The proposed regulations permitted use of the NAV Method only for shares in floating NAV money market funds. In most cases, shareholders in stable NAV money market funds will not need to use the NAV Method because they will not have gains or losses on sales of those shares. The Institute noted, however, that investors in stable NAV money market funds could have losses if the stable NAV money market fund charges a liquidity fee. Similarly, shareholders in stable NAV funds could have gains or losses if the fund “breaks the buck” on either the upside or the downside. The Institute thus recommended that the IRS permit taxpayers to use the NAV Method for shares in stable NAV funds, if necessary. The IRS and Treasury Department agreed with this change. Therefore, the final regulations permit taxpayers to apply the NAV Method to shares in stable NAV money market funds. [3]

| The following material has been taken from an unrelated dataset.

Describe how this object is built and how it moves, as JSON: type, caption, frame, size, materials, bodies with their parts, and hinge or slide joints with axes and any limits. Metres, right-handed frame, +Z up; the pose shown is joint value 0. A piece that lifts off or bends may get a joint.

The Institute also asked the IRS to extend the wash sale exception in Rev. Proc. 2014-45 to losses on shares in stable NAV money market funds. Again, a shareholder could have a loss upon the sale of shares in a stable NAV money market fund if the fund charges a liquidity fee. Such a loss generally would be deferred under the wash sale rules of section 1091 if the shareholder purchased additional shares within 60 days of the sale. The preamble to the final regulations notes that, under the NAV Method, the wash sale rules are not implicated, because net gain or loss is determined for each computation period, and no gain or loss is determined for any particular redemption. Because the NAV Method can be used to prevent wash sales on shares in stable NAV money market funds, the IRS is not extending the exemption in Rev. Proc. 2014-45 to stable NAV money market funds.
The proposed regulations required a taxpayer who chooses to use the NAV Method to apply that method to all of its investments in floating NAV money market funds, regardless of whether those shares were in different funds, or whether they were shares of the same fund but held in different accounts. The Institute recommended that the IRS and Treasury Department permit taxpayers to apply the NAV Method on an account-by-account basis. The government adopted our suggestion, and thus the final regulations permit money market fund shareholders to use different methods of accounting (i.e., NAV Method or a realization method) for shares in different money market funds or for shares in a single money market fund held in different accounts. [4]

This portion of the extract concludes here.